İşçiler zaten ikinci sınıf vatandaş olarak görülüyor ancak konut işçileri insan olarak bile görülmüyor. Sıkıntılı bir iş kolunda çalışıyoruz; bir sürü dert, bir sürü sıkıntı... Her an diken üstündeyiz. Profesörüyle, avukatıyla, ilkokul mezunuyla her türlü insanla karşılaşıyoruz. Temizlikçisin, kapıcısın diye sürekli aşağılarlar... Bu oran nerdeyse yüzde 90'dır. Mesela kısa süre önce bir olay yaşandı. Üst katlarda oturan bir hane sakini, pencereden aşağı çöp atıyor. Kapıcı arkadaşımız da uyarıda bulunuyor. Bunun üzerine arkadaşımız "Sen kapıcısın ,temizlemek zorundasın" denilerek darp ediliyor. Sonrasında hukuki süreci başlattık, Konut-İş Sendikası olarak takip ediyoruz.

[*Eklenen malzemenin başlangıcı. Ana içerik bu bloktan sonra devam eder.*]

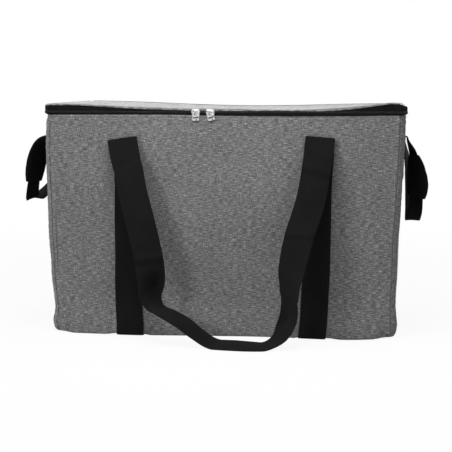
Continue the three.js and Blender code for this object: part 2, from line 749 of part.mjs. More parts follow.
// Where a strip of webbing folds over at its top: the middle of the fold, seen as if on the front
function foldMiddle(side, middle, width, height) {
  const u = stripMiddle(side, middle, height);
  const faces = [-0.5, 0, 0.5].map((edge) => onSide(side, u + edge * width, height, 0));
  const stand = Math.max(...faces.map(([x, y]) => OUTWARD[side][0] * x + OUTWARD[side][1] * y));
  return new THREE.Vector3(u, -(stand + CLEARANCE + WEBBING + FOLD_RADIUS), height);
}

// The bend of the webbing over its fold, half a ring across the strip
function fold(side, middle, width, height) {
  const centre = foldMiddle(side, middle, width, height);
  const shape = new THREE.Shape();
  shape.absarc(0, 0, FOLD_RADIUS + WEBBING, 0, Math.PI, false);
  shape.absarc(0, 0, FOLD_RADIUS, Math.PI, 0, true);
  const geometry = new THREE.ExtrudeGeometry(shape, {
    depth: width,
    bevelEnabled: false,
    curveSegments: FOLD_STEPS,
  });
  geometry.translate(0, 0, -width / 2).rotateY(Math.PI / 2).rotateX(Math.PI / 2);
  return turned(geometry.translate(centre.x, centre.y, centre.z), side);
}

// Stations along a handle. A route's rows are: share of the way from the first fold to the second, how far
// it stands out from the folds, its height above the lowest point as a share of the fold's, and the turn of
// the webbing about the vertical in degrees.
function stations(route, left, right, lowest, count) {
  const start = -(FOLD_RADIUS + WEBBING / 2);
  const top = left.z - CLEARANCE;
  const path = new THREE.CatmullRomCurve3(route.map(([share, out, height]) => new THREE.Vector3(
    THREE.MathUtils.lerp(left.x, right.x, share),
    THREE.MathUtils.lerp(left.y, right.y, share) + start - out,
    THREE.MathUtils.lerp(lowest, top, height),
  )), false, 'centripetal');
  const turns = new THREE.CatmullRomCurve3(route.map(([, , , turn], i) => new THREE.Vector3(i, turn, 0)));
  const steps = Array.from({ length: count + 1 }, (_, i) => i / count);
  return steps.map((step) => {
    const place = path.getUtoTmapping(step);
    const point = path.getPoint(place);
    point.z = Math.max(point.z, lowest);
    const travel = path.getTangent(place);
    if (step === 0 || step === 1) {
      travel.set(0, 0, 2 * step - 1);
    }
    const turn = THREE.MathUtils.degToRad(turns.getPoint(place).y);
    const across = new THREE.Vector3(Math.cos(turn), Math.sin(turn), 0);
    const normal = travel.clone().cross(across).normalize();
    across.crossVectors(normal, travel).normalize();
    return { point, across, normal };
  });
}

// A point of a strip's section, from its station
function offset({ point, across, normal }, side, out) {
  return point.clone().addScaledVector(across, side).addScaledVector(normal, out).toArray();
}

function ribbon(frames, width, thickness) {
  const grid = (out) => frames.map((frame) => [
    offset(frame, -width / 2, out),
    offset(frame, width / 2, out),
  ]);
  return plate(grid(thickness / 2), grid(-thickness / 2));
}

// Long handles: the sewn stretches, the strip below the base, the folds and the free loop

const FRONT_LOOP = [
  [0, 0, 1, 0],
  [0, 1, 0.985, 0],
  [0.004, 8, 0.9, 0],
  [0.02, 17, 0.76, 0],
  [0.06, 27, 0.58, 2],
  [0.11, 33, 0.4, 8],
  [0.13, 38, 0.29, 26],
  [0.14, 44, 0.21, 50],
  [0.172, 50, 0.165, 65],
  [0.24, 56, 0.135, 72],
  [0.32, 63, 0.098, 76],
  [0.39, 70, 0.055, 80],
  [0.465, 77, 0.018, 85],
  [0.56, 83, 0.001, 89],
  [0.66, 86, 0, 91],
  [0.75, 82, 0.012, 96],
  [0.82, 72, 0.05, 112],
  [0.855, 60, 0.12, 134],
  [0.862, 50, 0.22, 152],
  [0.864, 41, 0.35, 168],
  [0.898, 31, 0.52, 177],
  [0.955, 19, 0.7, 180],
  [0.985, 9, 0.87, 180],
  [1, 1, 0.985, 180],
  [1, 0, 1, 180],
];

const REAR_HALF = [
  [0, 0, 1, 0],
  [0, 1, 0.985, 0],
  [0.005, 8, 0.9, 0],
  [0.015, 18, 0.74, 0],
  [0.03, 27, 0.56, 3],
  [0.06, 35, 0.38, 10],
  [0.1, 43, 0.24, 24],
  [0.16, 51, 0.14, 42],
  [0.24, 59, 0.075, 62],
  [0.34, 67, 0.035, 78],
  [0.42, 71, 0.006, 87],
];

function mirroredRoute(half, middle) {
  const back = half.map(([share, out, height, turn]) => [1 - share, out, height, 180 - turn]);
  return [...half, middle, ...back.reverse()];
}

const REAR_LOOP = mirroredRoute(REAR_HALF, [0.5, 73, 0, 90]);

function longHandle(end, side, route) {
  const { middles } = stripsOn(side);
  const names = side === FRONT ? ['left', 'right'] : ['right', 'left'];
  const heights = [0, ...heightsBetween(WALL_FOOT, STRIP_TOP)];
  middles.forEach((middle, i) => {
    add(`${end}_${names[i]}_strap`, 'webbing', sewnStrip(side, middle, STRAP_WIDTH, heights));
    add(`${end}_${names[i]}_fold`, 'webbing', fold(side, middle, STRAP_WIDTH, FOLD_HEIGHT));
  });
  const folds = middles.map((middle) => foldMiddle(side, middle, STRAP_WIDTH, FOLD_HEIGHT));
  const frames = stations(route, folds[0], folds[1], CLEARANCE + WEBBING / 2, LOOP_STEPS);
  add(`${end}_handle`, 'webbing', turned(ribbon(frames, STRAP_WIDTH, WEBBING), side));
}

function baseStraps() {
  ['left', 'right'].forEach((name, i) => {
    const middle = stripMiddle(FRONT, stripsOn(FRONT).middles[i], 0);
    const reach = halfDepthAt(0);
    const low = [middle - STRAP_WIDTH / 2, -reach, 0];
    const high = [middle + STRAP_WIDTH / 2, reach, WEBBING];
    add(`base_${name}_strap`, 'webbing', box(low, high));
  });
}

// Side grab handles. The padded sleeve has slid towards the front end of each.

const RIGHT_GRAB = [
  [0, 0, 1, 0],
  [0, 1.5, 0.96, 2],
  [0, 8, 0.85, 14],
  [0.01, 13, 0.68, 28],
  [0.04, 17, 0.48, 40],
  [0.08, 19.5, 0.28, 54],
  [0.13, 20, 0.12, 74],
  [0.21, 19, 0.02, 88],
  [0.34, 18, 0.02, 93],
  [0.5, 16, 0.16, 104],
  [0.67, 13, 0.38, 126],
  [0.83, 9, 0.64, 150],
  [0.95, 4, 0.86, 170],
  [1, 1, 0.97, 179],
  [1, 0, 1, 180],
];

const LEFT_GRAB = [
  [0, 0, 1, 0],
  [0, 1, 0.96, 2],
  [0.05, 4, 0.83, 10],
  [0.18, 10, 0.6, 28],
  [0.35, 18, 0.36, 50],
  [0.52, 27, 0.17, 70],
  [0.68, 35, 0.05, 84],
  [0.8, 40, 0, 90],
  [0.88, 41, 0.07, 94],
  [0.94, 37, 0.2, 100],
  [0.97, 32, 0.42, 108],
  [0.99, 26, 0.66, 122],
  [1, 17, 0.86, 144],
  [1, 4, 0.96, 174],
  [1, 0, 1, 180],
];

// The sleeve follows the webbing from one of its steps to another, and the slot runs on past both ends
function sleeve(frames, [from, to]) {
  const outside = frames.slice(from, to + 1).map((frame) => SLEEVE_RING.map(([share, rise]) => (
    offset(frame, share * SLEEVE_WIDTH / 2, rise * SLEEVE_THICKNESS / 2))));
  const slot = ribbon(frames.slice(from - 1, to + 2), SLEEVE_SLOT_WIDTH, SLEEVE_SLOT_HEIGHT);
  return cut(skin(outside, false), [slot]);
}

function grabHandle(name, side, route, drop, sleeveSteps) {
  const half = GRAB_SPACING / 2;
  const ends = side === RIGHT ? ['front', 'rear'] : ['rear', 'front'];
  const heights = heightsBetween(ANCHOR_FOOT, STRIP_TOP);
  [-half, half].forEach((middle, i) => {
    add(`${name}_${ends[i]}_anchor`, 'webbing', sewnStrip(side, middle, GRAB_WIDTH, heights));
    add(`${name}_${ends[i]}_fold`, 'webbing', fold(side, middle, GRAB_WIDTH, FOLD_HEIGHT));
  });
  const folds = [-half, half].map((middle) => foldMiddle(side, middle, GRAB_WIDTH, FOLD_HEIGHT));
  const frames = stations(route, folds[0], folds[1], FOLD_HEIGHT - drop, GRAB_STEPS);
  add(`${name}_grab_handle`, 'webbing', turned(ribbon(frames, GRAB_WIDTH, WEBBING), side));
  add(`${name}_grab_sleeve`, 'webbing', turned(sleeve(frames, sleeveSteps), side));
}

outerPanels();
base();
foamBoards();
liner();
rim();
lid();
zip();
sliders();
longHandle('front', FRONT, FRONT_LOOP);
longHandle('rear', BACK, REAR_LOOP);
baseStraps();
grabHandle('right', RIGHT, RIGHT_GRAB, RIGHT_GRAB_DROP, RIGHT_SLEEVE_STEPS);
grabHandle('left', LEFT, LEFT_GRAB, LEFT_GRAB_DROP, LEFT_SLEEVE_STEPS);

export default bag;
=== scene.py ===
import math

import bpy
import numpy as np
from mathutils import Euler, Matrix, Vector

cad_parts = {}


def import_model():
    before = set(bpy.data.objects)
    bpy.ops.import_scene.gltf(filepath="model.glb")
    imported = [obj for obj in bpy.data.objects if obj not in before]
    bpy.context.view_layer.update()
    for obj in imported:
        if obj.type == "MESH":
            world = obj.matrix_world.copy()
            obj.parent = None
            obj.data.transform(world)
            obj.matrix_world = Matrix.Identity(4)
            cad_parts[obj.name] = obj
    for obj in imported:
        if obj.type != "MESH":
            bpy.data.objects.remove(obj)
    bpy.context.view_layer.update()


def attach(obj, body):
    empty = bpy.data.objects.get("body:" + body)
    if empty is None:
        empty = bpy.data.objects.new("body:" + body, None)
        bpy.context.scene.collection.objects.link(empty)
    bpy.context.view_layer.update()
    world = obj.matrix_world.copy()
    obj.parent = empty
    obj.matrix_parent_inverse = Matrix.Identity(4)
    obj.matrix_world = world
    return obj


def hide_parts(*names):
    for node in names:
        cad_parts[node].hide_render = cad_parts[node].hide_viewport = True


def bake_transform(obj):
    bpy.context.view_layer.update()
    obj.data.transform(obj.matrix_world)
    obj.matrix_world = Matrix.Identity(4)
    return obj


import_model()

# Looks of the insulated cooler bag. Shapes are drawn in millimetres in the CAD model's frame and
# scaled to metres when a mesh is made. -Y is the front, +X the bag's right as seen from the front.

MM = 0.001

# Wall of the bag, as in the CAD model
TOP_WIDTH, BASE_WIDTH = 600.0, 590.0
TOP_DEPTH, BASE_DEPTH = 350.0, 346.0
PANEL_HEIGHT = 370.0
CORNER_RADIUS = 16.0
WAIST_WIDTH_LOSS, WAIST_DEPTH_LOSS = 4.0, 2.0
WAIST_HEIGHT, WAIST_SPREAD = 50.0, 45.0
FACE_CROWN, SIDE_CROWN = 7.0, 3.0
SEAM_ANGLE = 25.0

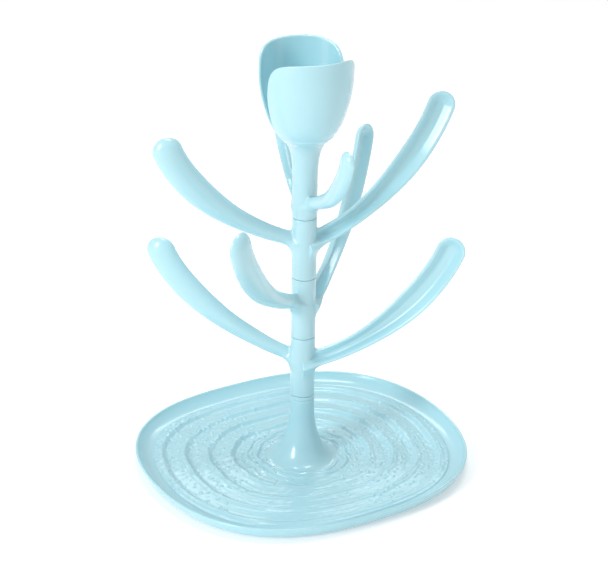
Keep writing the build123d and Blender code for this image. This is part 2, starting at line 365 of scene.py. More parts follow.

Başkanlık referandumu yaklaşıyor. Sendikanızın bu konudaki tutumu nedir?

Tabi ki "hayır" diyeceğiz. İçi dolu bir hayır bu; emekçi sınıfın tarafından bakan. AKP'ye oy vermiş arkadaşlarımız da geliyor buraya ve kararımızı söylüyoruz. Tercihlere saygı duyuyoruz ama sonuçta senin işine el atıyorlar, kıdem tazminatını gasp ediyorlar, yaşam koşullarını iyileştirip değiştirmiyorlar. Kış gününde insanları işlerinden, evlerinden atılıyor. Ve bütün bu olanlara muhalefet sessiz kalıyor. Parlementoda da muhalefet yapılmıyor ayrıca.

"Parlemento içindeki muhalefet işi yaramıyor" diyorsunuz. Peki, sizce nasıl bir yol izlenmeli?

Ben hayata bir işçi olarak bakıyorum. Biz "hak verilmez, alınır" deriz her zaman. Emeğin için, alın terin için mücadele aracın bazen bir sendika olur, Konut-İş olur, parti olur... Bir gerçek var, insanların örgütlenmesi lazım. Türkiye de 25 milyon işçi varsa ve bunların 1 milyonu bile örgütlü değilse, bu sendikaların ayıbıdır. Zaten günümüzde sendikalar da kötü yönetilmektedir. Birinin altında Mercedes, birinin altında başka bir lüks araba... Bu tip sendikacılık, sınıf sendikacılığı değildir.

Son olarak şunu söylemek istiyorum. Biz bu işe 7 kişi başladık. İlk başlarda hala kapıcılık yapıp gizlice sendikaya gidip geliyordum. Eşim ve cocuklarım yardımcı oluyorlardı. Bir gün benim iş akdimi fes ettiler. Ben de dava açtım ve kazandım. Örgütlenmek bizim yasal hakkımızdır, kimse bu hakkı elimizden alamaz. Biz bunu, çevremizdeki insanlara sürekli anlatıyoruz. İnsanları örgütlenmeye çağırmaktan başka şansımız yok.